I also agree about being engaged and living with your mom, AND her counting on that forever. Nothing good can come from that. As an adult that had to move back home once as an adult (thankfully my mother didn't rely on my income, though I did chip in, of course), I can tell you that it will wear on your relationship faster than you can imagine. It's not worth it.
Stay in FL and take advantage of the great opportunities being presented to you.
Good luck!
TheCommuter, BSN, RN
102 Articles; 27,612 Posts
I understand doing things for family out of a sense of obligation, but never in a million years would I want to return home to live with my parents. As the old saying goes, "You can't go home again."

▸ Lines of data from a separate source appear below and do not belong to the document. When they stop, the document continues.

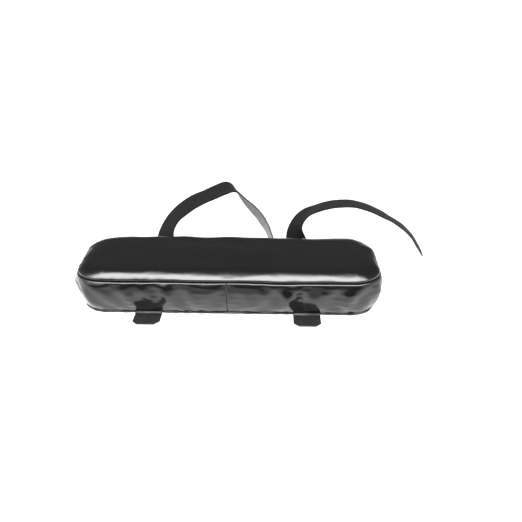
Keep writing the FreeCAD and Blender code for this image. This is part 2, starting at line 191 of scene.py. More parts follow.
def top_profile(count, crown=SOFT_CROWN):
    """Free part of the top panel, from the ring inward of the crown out to the seam's rim."""
    tilt, centre = crown_fit(crown)
    flat = centre - RING
    length = -flat + crown * (math.pi / 2 - tilt)
    run = np.linspace(0, length, count)
    turn = np.clip((run + flat) / crown, 0, None)
    level = np.minimum(run + flat, 0)
    inset = centre - level - crown * np.sin(turn)
    height = TOP_FLAT - crown + crown * np.cos(turn)
    return np.stack([inset, height], axis=1)


def top_rim(crown=SOFT_CROWN):
    """Turned edge of the top panel, from the crown into the seam."""
    tilt, _ = crown_fit(crown)
    centre = (TOP_EDGE + RIM * math.cos(tilt), TOP_SEAM + SEAM_GAP + RIM)
    bend = arc(centre, RIM, math.degrees(tilt), -90, 9)[1:]
    return np.vstack([bend, [[bend[-1, 0] + 1.0, bend[-1, 1]], [bend[-1, 0] + 2.2, bend[-1, 1]]]])


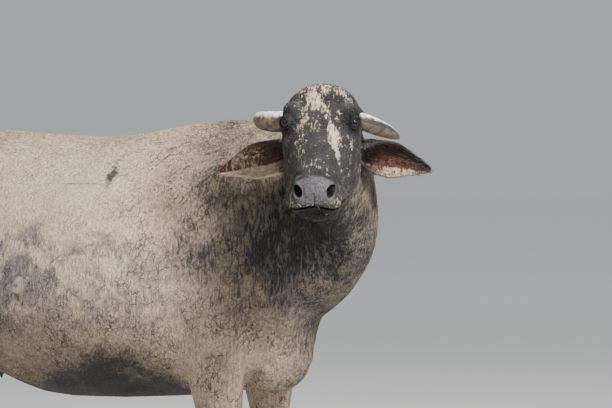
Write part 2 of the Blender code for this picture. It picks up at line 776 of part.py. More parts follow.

You are a young adult and it is time to take two steps forward with your life. In my opinion, returning to the nest to live with your mother and younger siblings would be taking two steps in the wrong direction.
Enjoy life while you are young, because you will only be young once. Take advantage of the work repayment scholarship. Enjoy your fiance / soon-to-be spouse. Send your mother money if you feel obligated to help her out financially.
Stay in Florida!
Thanks to all of you for your response!
I would like to add that although there are overtones of obligation, I am a person who wants to, and prefers to live with/next to her family.
I finally got the chance to live with my mother when I was 10 years old. I lived with her blissfully until I was 18 years old. Then one day I woke up, threw a dice on the ground, chose Florida as a state and Barry University as my school of Nursing out of a hat. (I have always been a free and impulsive spirit). I simply said I was taking the car I had bought earlier, stuffing all my belongings into it and driving to a state I knew nothing about and had no one in.
My mother looked at me, said are you sure? And accompanied me on the 4am drive from New York to Maryland. I bought her a plane ticket back to New York so she could get back to work later that day, and here I am 3 years later about to graduate from Nursing school.
I've been with my fiance, for almost as long as I've been with my mother (9 years with my fiance, 10 with my mother).
It's something I'll have to bring up with my mother again to get her honest feelings. She told me to stay in Florida and get my experience. She was the one who got me to this job and this scholarship. Oh But you should have seen how she lit up when my friend offered me that job in the prison.
I'm so tired of my mother suffering so I can be happy and comfortable.
I guess I just wish there was more I could do for her, and not just money, because that is nothing. If she really wanted/needed money she'd get another job. (Trust me, I know, my mother worked like a dog when we first immigrated here and I took care of the kids while she worked a 24/5 job)
Eh, I'm rambling.
Thanks guys.
Thanks to all of you for your response!I would like to add that although there are overtones of obligation, I am a person who wants to, and prefers to live with/next to her family.
There's a BIG difference between living WITH and living NEXT TO family. I live next to my in-laws. We would KILL each other if we actually lived together. There's nothing wrong with moving next to your mom at some point, but I really think you should wait until you have at least the two years completed down in FL.
Since you mentioned immigrating here, is there a big cultural thing with family living with family once you're married? I know this is something that can really vary in other cultures.
I'm glad to hear that your mom is encouraging you to stay in FL. Sounds like she's a great mom. :)
Ha. Reading this...... In hindsight, being with my family was worth more than any job could have given me. Because while i love my hospital job i absolutely HATE my life now.